PROBLEM DESCRIPTION
Every line from the first one to the line containing "# The origin" should be echoed exactly; leave out the rest.

DATA
[START]
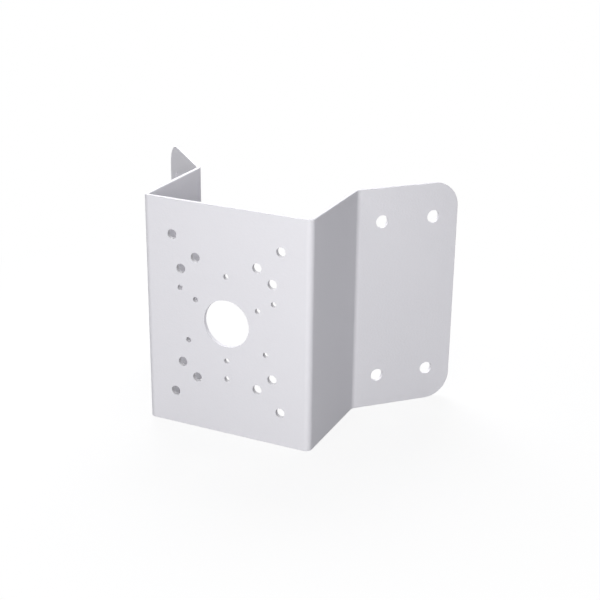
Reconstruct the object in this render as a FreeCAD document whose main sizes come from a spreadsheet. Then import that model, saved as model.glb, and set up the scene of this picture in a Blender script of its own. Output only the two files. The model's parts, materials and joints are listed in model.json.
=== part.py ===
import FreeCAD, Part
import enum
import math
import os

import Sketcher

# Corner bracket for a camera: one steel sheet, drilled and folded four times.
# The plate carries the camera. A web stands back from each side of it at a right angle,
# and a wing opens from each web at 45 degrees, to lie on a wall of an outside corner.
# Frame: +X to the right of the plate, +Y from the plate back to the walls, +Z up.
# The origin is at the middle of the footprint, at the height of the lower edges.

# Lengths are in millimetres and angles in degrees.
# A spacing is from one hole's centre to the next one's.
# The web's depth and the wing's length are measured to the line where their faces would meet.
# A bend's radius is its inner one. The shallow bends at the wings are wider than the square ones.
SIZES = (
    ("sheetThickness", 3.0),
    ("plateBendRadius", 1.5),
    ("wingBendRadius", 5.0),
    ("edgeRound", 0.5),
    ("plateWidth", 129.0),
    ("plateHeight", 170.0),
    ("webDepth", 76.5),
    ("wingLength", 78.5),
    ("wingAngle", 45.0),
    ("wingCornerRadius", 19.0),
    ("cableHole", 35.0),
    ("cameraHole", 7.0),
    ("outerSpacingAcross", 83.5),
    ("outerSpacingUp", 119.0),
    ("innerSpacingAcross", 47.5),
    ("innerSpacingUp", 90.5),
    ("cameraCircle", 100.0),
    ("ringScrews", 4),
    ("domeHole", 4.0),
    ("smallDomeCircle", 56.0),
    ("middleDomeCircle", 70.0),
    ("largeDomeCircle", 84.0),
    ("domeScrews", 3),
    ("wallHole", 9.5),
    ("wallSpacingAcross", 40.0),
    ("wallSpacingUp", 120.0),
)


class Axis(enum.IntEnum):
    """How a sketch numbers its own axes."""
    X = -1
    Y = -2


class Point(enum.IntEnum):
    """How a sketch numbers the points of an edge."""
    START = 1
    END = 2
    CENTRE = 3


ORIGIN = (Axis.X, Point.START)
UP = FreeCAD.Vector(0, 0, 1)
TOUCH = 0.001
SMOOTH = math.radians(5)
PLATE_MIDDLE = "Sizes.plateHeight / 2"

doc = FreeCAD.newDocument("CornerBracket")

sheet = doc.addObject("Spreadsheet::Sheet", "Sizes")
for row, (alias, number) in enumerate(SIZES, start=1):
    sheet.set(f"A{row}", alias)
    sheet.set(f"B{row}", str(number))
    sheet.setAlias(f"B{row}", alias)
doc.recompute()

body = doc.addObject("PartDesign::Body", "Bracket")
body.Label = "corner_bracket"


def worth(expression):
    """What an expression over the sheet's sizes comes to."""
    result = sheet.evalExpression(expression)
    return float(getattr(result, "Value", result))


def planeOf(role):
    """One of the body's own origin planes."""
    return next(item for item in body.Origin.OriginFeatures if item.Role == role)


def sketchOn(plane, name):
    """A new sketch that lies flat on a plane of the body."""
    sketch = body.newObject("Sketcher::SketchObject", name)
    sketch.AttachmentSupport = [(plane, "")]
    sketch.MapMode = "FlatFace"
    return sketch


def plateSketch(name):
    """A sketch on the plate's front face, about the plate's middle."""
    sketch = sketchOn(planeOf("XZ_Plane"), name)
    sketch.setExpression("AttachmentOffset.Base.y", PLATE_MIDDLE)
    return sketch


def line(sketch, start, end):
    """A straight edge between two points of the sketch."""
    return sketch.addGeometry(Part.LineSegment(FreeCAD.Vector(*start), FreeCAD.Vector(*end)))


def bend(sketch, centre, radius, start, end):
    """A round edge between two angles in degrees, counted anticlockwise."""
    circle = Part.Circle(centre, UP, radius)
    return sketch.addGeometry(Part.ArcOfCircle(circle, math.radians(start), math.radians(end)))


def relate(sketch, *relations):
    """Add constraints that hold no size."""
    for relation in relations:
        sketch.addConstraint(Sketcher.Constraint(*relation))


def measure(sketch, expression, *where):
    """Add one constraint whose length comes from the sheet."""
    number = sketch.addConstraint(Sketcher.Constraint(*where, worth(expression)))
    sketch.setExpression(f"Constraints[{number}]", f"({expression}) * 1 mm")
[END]
WRITTEN ANSWER
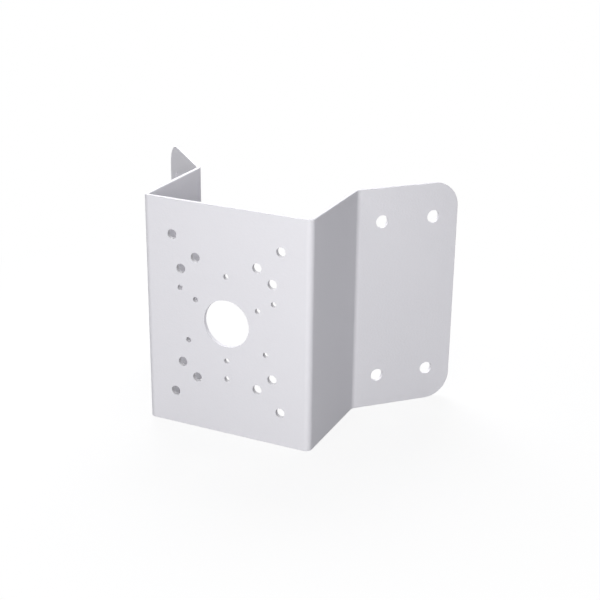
Reconstruct the object in this render as a FreeCAD document whose main sizes come from a spreadsheet. Then import that model, saved as model.glb, and set up the scene of this picture in a Blender script of its own. Output only the two files. The model's parts, materials and joints are listed in model.json.
=== part.py ===
import FreeCAD, Part
import enum
import math
import os

import Sketcher

# Corner bracket for a camera: one steel sheet, drilled and folded four times.
# The plate carries the camera. A web stands back from each side of it at a right angle,
# and a wing opens from each web at 45 degrees, to lie on a wall of an outside corner.
# Frame: +X to the right of the plate, +Y from the plate back to the walls, +Z up.
# The origin is at the middle of the footprint, at the height of the lower edges.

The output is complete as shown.